The education department has since shown real reluctance to introduce mandatory sex and relationships education that focuses on consent and respect, even disbanding their expert group on sexual violence. In 2011, the government restructured its sex and relationships advisory group – bringing in organisations like Life, who promote abstinence and are anti- abortion. For many, this seems like a regressive step.
There is now a gap left by the ministerial position that schools will only be ‘encouraged’ to include sex and relationships education in their curriculum, rather than the subject being made mandatory. As is often the case, feminist organisations are left trying to solve the problem. Women’s Aid has developed their own toolkit to encourage teachers to start conversations about violence against women, consent and respect.

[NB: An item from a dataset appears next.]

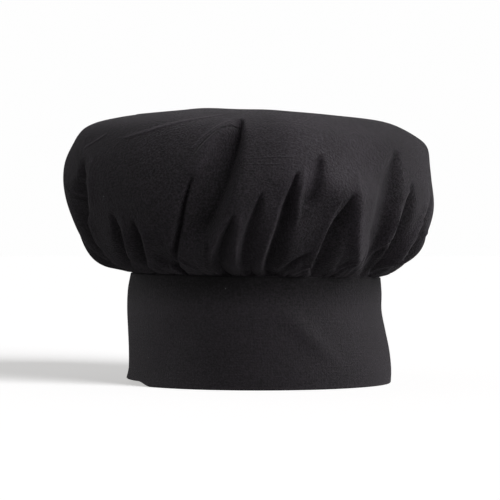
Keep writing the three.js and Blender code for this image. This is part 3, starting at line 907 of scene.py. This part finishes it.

As the Director of EVAW, Dustin has been instrumental in leading the campaign to make sure sex and relationships education is a mandatory part of the National Curriculum, in order to combat sexual harassment. She said:
"It is crystal clear from the Children's Commissioner's recent report on young people's understanding of sexual consent that teaching young people about consensual and respectful relationships should be a basic obligation for all schools. Our Schools Safe 4 Girls campaign is calling on politicians to make girls' safety a national priority."
Grassroots feminist activism plays an important part in bringing about legislative change and in pushing for existing laws to be better implemented. But activist influence can only go so far, and we can only reach and persuade so many schools. To tackle sexual bullying those responsible for the national curriculum need to lead the change.
We owe our young women more. Sexual harassment and bullying is not understandable childish play. It is sexual violence.